Ford Beebe

Ford Beebe

Ford Ingalsbe Beebe (November 26, 1888 – November 26, 1978) was a screenwriter and director. He was the son of Oscar and Mary (née Ingalsbe) Beebe. He entered the film business as a writer in 1916 (as far as is known) and over the next 60 years wrote and/or directed almost 200 films. He specialized in B-movies – mostly Westerns – and action serials, working on the "Buck Rogers" and "Flash Gordon" serials for Universal Pictures. He had a reputation as a journeyman director who got his films made on time and under budget, which endeared him to producers and kept him steadily employed over the years. Alfred Hitchcock, another filmmaker known for his thriftiness, gave Beebe credit for his technique which Hitchcock used in a scene in North By Northwest, where Cary Grant is chased by a bi-plane.
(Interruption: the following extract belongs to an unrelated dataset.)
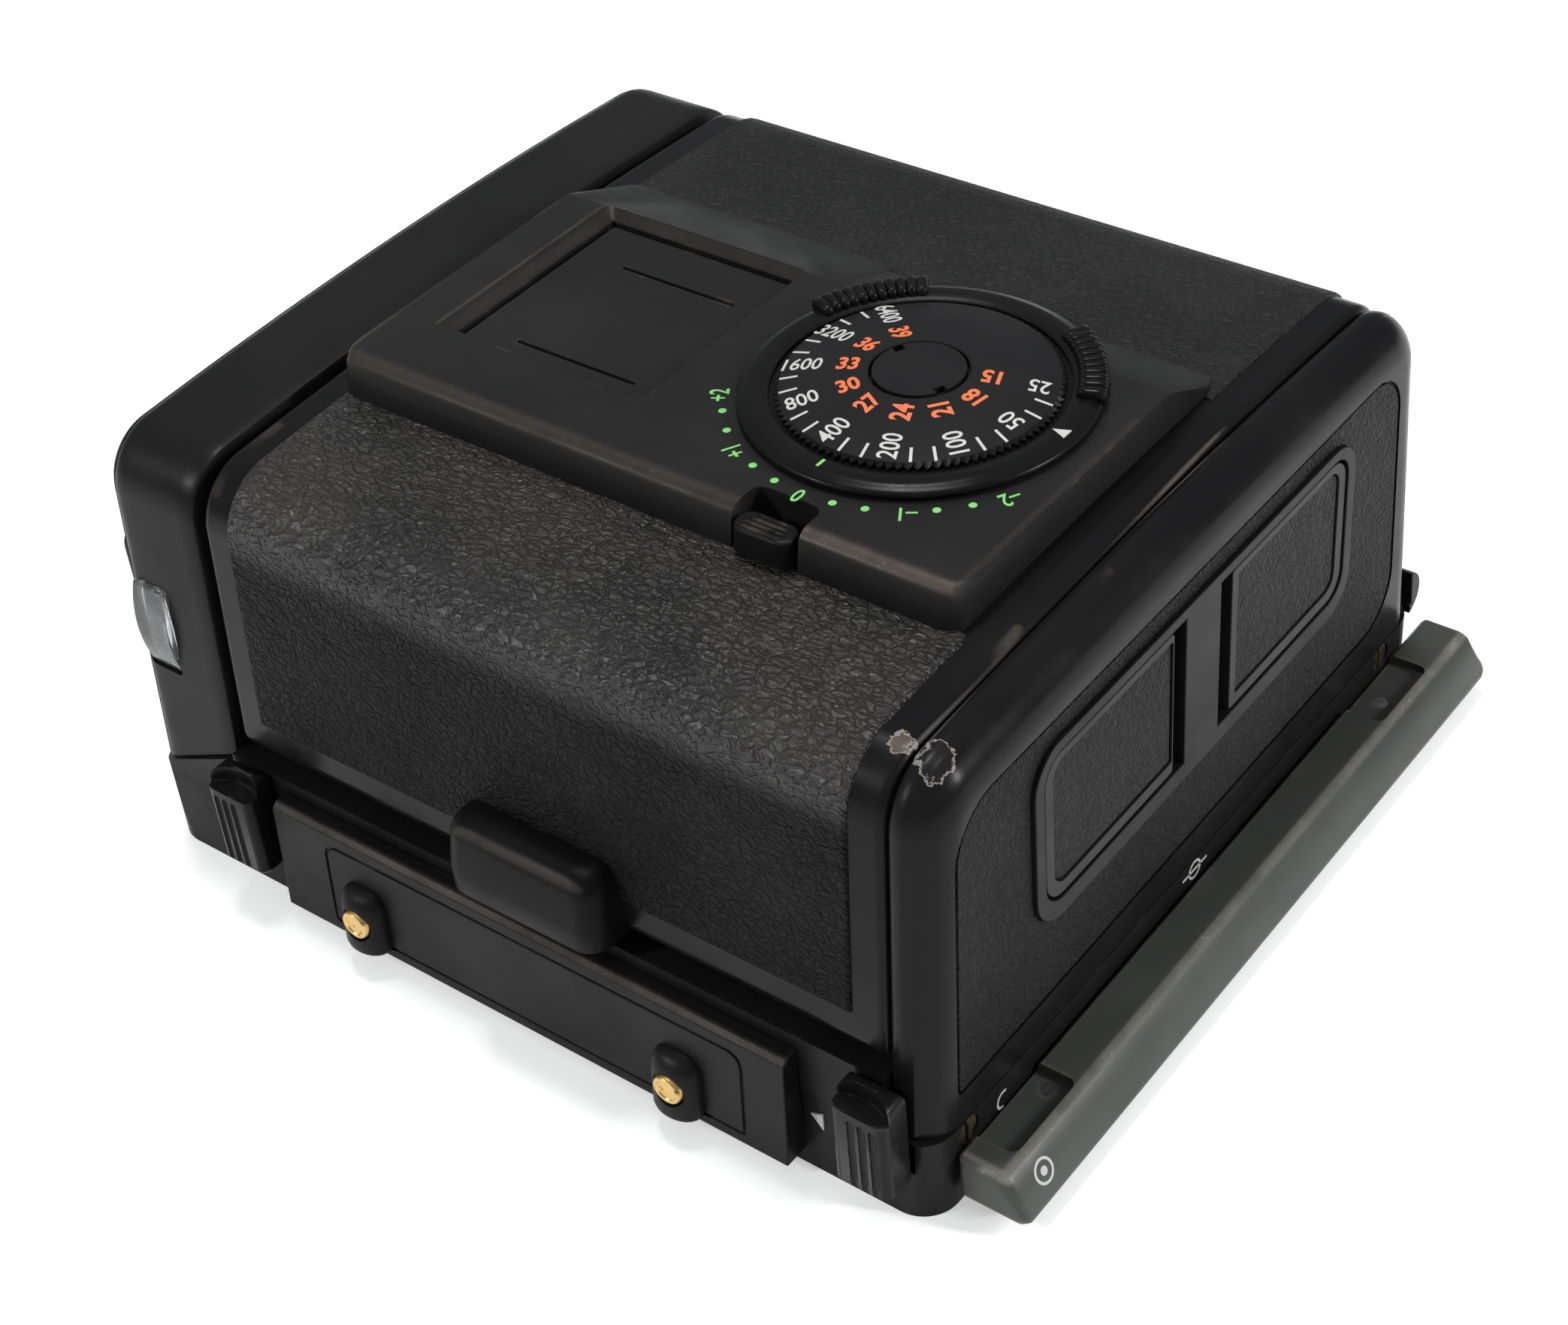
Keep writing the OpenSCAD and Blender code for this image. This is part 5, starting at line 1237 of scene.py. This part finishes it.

Film historians often credit him with his son's (Ford Beebe II) film work who continued in the family tradition, directing commercial, documentary and low-budget adventure films. Ford Beebe II cut his film teeth with his father and then at Disney as an assistant director on the Walt Disney animated film Pinocchio (1940) and directed (uncredited) the "Pastoral Symphony" segment of Disney's classic Fantasia. Late in his career Ford Beebe II co-produced a Disney/Buena Vista release, CHarlie the Lonesome Cougar, 1967 and his last feature, as director, was Joniko and the Kush Ta Ka, 1969.